■ YOUR GOAL
Reproduce only the lines of the material below that start at the line containing "0.61, 0.61), 0.55)" and stop at the line containing "zip(*points))), Vector(map(max, zip(*points)))". Keep both end lines.

■ DATA FOR THE TASK
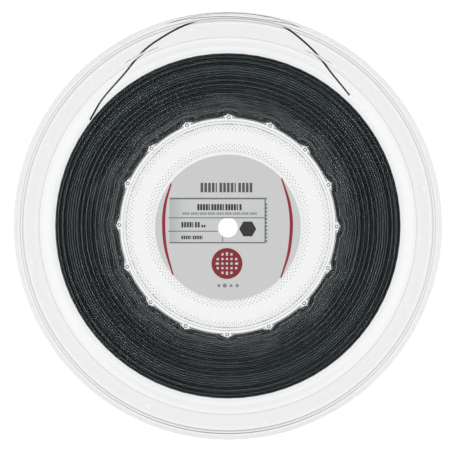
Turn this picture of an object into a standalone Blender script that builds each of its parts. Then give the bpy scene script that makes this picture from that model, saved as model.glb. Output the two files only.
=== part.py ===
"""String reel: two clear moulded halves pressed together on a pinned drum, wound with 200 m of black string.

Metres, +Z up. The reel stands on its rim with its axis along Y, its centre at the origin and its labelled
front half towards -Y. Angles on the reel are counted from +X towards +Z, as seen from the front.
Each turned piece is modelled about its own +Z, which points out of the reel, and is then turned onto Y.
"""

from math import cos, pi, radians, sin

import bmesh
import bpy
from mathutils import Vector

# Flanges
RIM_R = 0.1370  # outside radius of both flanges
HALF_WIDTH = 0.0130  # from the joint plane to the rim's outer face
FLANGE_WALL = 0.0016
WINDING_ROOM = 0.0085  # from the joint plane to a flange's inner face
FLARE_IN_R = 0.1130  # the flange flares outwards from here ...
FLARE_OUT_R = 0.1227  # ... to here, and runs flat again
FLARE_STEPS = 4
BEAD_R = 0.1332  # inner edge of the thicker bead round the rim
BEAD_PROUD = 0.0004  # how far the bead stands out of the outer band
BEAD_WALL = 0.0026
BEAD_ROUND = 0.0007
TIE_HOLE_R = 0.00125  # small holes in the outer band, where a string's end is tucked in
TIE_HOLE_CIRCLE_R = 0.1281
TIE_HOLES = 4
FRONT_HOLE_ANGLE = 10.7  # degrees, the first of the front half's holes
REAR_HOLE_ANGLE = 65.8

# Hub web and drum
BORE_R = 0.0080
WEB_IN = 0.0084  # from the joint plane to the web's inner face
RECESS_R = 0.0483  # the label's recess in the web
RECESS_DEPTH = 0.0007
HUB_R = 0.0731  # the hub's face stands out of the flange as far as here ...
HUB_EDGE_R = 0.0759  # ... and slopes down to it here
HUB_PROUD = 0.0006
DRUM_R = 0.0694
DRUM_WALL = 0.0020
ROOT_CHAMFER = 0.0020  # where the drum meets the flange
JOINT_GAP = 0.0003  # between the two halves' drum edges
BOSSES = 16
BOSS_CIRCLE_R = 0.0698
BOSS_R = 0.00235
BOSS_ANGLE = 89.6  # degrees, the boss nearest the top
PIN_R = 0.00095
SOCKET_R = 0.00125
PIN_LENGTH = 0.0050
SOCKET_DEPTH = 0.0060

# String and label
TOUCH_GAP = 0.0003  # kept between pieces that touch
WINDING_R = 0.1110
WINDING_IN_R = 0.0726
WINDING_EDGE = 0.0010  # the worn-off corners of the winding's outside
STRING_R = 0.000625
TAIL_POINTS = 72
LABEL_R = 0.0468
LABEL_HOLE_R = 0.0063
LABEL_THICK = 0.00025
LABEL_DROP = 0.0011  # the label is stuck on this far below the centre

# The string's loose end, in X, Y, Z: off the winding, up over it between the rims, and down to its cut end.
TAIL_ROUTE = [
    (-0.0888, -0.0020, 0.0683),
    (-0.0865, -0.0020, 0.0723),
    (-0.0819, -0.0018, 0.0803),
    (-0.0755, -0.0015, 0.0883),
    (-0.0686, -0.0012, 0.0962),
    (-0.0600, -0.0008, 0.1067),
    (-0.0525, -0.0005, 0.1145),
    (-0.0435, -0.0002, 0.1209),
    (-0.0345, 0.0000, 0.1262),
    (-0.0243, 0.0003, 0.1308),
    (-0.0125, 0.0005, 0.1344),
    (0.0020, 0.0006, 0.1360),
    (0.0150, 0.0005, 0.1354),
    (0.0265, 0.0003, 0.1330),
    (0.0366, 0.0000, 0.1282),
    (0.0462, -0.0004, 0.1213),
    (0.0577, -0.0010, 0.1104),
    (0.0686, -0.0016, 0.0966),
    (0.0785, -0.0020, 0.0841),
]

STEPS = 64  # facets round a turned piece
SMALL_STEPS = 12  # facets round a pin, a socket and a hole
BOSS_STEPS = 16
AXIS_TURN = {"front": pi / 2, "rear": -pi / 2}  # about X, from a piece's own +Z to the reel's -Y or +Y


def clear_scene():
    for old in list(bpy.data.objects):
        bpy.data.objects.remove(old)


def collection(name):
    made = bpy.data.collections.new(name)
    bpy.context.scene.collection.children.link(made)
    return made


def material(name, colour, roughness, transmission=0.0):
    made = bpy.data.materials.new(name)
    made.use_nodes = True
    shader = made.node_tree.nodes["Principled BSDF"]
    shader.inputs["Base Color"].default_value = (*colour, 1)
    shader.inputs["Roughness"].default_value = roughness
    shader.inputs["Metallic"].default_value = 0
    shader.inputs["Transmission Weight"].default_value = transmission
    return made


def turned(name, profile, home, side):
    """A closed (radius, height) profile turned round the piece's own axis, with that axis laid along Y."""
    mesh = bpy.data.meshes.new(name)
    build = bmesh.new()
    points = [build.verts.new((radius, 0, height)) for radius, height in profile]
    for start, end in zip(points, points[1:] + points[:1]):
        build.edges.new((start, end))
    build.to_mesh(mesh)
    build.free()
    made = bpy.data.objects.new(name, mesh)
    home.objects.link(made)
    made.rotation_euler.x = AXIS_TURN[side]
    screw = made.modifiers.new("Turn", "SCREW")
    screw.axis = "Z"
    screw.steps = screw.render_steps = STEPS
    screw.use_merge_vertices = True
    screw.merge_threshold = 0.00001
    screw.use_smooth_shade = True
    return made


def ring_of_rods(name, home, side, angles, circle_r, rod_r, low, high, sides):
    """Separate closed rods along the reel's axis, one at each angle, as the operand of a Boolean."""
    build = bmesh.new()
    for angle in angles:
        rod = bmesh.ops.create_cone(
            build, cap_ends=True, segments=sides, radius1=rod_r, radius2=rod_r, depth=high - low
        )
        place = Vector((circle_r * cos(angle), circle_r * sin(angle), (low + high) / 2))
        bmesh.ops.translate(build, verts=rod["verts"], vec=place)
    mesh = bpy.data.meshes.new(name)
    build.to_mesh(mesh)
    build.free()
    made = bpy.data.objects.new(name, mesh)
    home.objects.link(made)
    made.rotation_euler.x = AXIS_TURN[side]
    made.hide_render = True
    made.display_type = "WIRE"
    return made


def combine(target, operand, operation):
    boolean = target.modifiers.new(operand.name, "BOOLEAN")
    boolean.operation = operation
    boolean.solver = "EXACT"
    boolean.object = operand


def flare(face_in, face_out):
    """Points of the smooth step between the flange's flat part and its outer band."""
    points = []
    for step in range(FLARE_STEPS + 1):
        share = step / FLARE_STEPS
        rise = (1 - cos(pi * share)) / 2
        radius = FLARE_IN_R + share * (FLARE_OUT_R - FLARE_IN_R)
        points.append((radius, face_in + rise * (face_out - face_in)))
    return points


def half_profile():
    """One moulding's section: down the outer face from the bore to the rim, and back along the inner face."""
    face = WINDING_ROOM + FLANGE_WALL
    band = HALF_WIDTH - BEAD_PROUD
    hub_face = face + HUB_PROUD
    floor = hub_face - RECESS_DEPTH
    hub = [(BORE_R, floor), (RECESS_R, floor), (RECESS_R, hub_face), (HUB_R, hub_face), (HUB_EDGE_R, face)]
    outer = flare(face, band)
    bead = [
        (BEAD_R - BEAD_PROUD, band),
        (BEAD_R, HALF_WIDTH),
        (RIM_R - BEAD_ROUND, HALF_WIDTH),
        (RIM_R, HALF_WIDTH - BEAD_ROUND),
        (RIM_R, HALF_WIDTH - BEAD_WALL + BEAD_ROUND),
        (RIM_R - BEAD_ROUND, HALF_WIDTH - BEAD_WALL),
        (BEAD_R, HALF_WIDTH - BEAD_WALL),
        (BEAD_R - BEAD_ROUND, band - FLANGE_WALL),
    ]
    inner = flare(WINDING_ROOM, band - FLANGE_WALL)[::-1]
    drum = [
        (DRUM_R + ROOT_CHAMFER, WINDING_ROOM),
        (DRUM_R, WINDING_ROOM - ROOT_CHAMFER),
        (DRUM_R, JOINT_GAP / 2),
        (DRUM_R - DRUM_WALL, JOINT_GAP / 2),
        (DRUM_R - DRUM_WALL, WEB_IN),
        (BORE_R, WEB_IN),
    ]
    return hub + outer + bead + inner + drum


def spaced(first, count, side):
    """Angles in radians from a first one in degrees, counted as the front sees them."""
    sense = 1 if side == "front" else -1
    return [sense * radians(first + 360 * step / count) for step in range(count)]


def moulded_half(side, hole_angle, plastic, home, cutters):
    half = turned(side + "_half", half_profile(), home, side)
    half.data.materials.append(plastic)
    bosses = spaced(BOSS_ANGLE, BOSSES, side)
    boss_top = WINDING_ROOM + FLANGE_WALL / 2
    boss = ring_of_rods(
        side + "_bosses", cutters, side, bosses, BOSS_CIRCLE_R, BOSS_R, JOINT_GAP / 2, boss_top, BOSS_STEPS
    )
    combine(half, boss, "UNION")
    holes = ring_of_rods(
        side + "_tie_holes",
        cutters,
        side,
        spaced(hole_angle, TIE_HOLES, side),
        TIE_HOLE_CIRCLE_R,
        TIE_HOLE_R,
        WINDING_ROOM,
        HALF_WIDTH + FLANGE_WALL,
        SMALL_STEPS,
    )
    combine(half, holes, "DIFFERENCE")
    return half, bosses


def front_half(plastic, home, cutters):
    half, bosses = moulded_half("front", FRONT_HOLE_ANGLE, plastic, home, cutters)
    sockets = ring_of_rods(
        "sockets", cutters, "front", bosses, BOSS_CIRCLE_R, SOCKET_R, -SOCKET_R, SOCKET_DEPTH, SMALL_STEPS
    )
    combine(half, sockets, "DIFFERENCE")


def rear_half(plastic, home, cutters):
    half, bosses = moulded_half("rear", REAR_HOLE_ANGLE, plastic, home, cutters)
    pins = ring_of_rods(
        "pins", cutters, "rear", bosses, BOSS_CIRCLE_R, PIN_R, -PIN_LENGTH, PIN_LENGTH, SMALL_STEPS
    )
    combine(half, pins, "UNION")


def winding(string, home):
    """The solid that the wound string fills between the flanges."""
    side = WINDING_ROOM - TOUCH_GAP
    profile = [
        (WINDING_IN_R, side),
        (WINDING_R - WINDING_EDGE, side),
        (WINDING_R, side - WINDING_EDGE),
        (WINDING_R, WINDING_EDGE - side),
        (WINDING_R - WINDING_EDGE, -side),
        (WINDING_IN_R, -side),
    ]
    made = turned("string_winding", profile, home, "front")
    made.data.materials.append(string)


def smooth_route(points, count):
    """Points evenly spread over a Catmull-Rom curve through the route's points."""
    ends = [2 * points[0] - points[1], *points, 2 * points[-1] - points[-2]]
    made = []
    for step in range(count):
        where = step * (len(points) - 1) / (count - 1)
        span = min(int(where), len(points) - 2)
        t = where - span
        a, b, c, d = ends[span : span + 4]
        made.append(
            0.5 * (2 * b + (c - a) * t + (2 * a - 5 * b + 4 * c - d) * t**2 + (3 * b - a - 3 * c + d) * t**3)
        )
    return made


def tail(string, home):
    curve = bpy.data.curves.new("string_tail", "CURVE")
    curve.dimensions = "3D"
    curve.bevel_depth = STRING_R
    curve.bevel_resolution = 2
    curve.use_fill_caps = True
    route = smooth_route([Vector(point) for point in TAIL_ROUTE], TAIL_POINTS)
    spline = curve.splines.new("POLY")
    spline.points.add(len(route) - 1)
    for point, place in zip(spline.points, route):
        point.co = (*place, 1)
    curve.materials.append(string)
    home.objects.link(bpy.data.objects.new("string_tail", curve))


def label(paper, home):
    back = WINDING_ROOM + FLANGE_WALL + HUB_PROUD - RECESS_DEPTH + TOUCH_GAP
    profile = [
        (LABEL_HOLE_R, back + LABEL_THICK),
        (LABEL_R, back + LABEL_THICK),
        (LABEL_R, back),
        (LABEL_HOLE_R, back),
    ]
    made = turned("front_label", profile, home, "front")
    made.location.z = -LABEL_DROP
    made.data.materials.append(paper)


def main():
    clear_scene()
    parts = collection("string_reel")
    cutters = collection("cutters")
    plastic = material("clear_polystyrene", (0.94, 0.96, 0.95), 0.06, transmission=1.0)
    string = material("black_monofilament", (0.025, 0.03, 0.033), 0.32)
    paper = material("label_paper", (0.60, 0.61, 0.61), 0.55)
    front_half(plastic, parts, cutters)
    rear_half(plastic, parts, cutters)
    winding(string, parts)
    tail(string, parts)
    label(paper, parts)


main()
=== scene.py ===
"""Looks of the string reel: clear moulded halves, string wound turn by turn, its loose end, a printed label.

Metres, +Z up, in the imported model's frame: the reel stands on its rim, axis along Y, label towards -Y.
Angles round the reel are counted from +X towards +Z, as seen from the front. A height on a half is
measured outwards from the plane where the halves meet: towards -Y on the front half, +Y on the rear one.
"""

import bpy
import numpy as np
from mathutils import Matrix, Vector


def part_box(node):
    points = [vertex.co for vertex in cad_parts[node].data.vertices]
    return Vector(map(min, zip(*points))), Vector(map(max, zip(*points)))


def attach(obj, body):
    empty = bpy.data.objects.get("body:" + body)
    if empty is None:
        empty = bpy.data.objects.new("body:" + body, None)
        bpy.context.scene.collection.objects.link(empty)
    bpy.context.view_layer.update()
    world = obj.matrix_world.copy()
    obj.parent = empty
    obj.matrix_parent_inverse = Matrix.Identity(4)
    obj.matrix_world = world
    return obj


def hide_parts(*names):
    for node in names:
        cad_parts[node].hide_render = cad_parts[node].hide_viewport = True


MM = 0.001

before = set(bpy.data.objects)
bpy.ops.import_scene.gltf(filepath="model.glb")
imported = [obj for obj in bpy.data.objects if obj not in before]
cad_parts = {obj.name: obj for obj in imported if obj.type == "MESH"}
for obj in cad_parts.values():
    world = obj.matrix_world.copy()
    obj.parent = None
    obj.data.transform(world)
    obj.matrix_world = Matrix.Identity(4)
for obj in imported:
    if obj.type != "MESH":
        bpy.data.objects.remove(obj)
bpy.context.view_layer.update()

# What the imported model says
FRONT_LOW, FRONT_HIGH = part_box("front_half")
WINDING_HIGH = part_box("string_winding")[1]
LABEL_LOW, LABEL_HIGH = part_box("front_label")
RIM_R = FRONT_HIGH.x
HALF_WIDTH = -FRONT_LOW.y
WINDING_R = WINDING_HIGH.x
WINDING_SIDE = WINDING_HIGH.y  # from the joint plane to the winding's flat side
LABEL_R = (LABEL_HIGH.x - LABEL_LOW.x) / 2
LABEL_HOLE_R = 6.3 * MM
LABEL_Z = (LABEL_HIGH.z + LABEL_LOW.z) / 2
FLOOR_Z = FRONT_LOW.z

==

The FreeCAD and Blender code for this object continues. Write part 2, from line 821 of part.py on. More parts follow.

■ FINAL RESULT
    paper = material("label_paper", (0.60, 0.61, 0.61), 0.55)
    front_half(plastic, parts, cutters)
    rear_half(plastic, parts, cutters)
    winding(string, parts)
    tail(string, parts)
    label(paper, parts)


main()
=== scene.py ===
"""Looks of the string reel: clear moulded halves, string wound turn by turn, its loose end, a printed label.

Metres, +Z up, in the imported model's frame: the reel stands on its rim, axis along Y, label towards -Y.
Angles round the reel are counted from +X towards +Z, as seen from the front. A height on a half is
measured outwards from the plane where the halves meet: towards -Y on the front half, +Y on the rear one.
"""

import bpy
import numpy as np
from mathutils import Matrix, Vector


def part_box(node):
    points = [vertex.co for vertex in cad_parts[node].data.vertices]
    return Vector(map(min, zip(*points))), Vector(map(max, zip(*points)))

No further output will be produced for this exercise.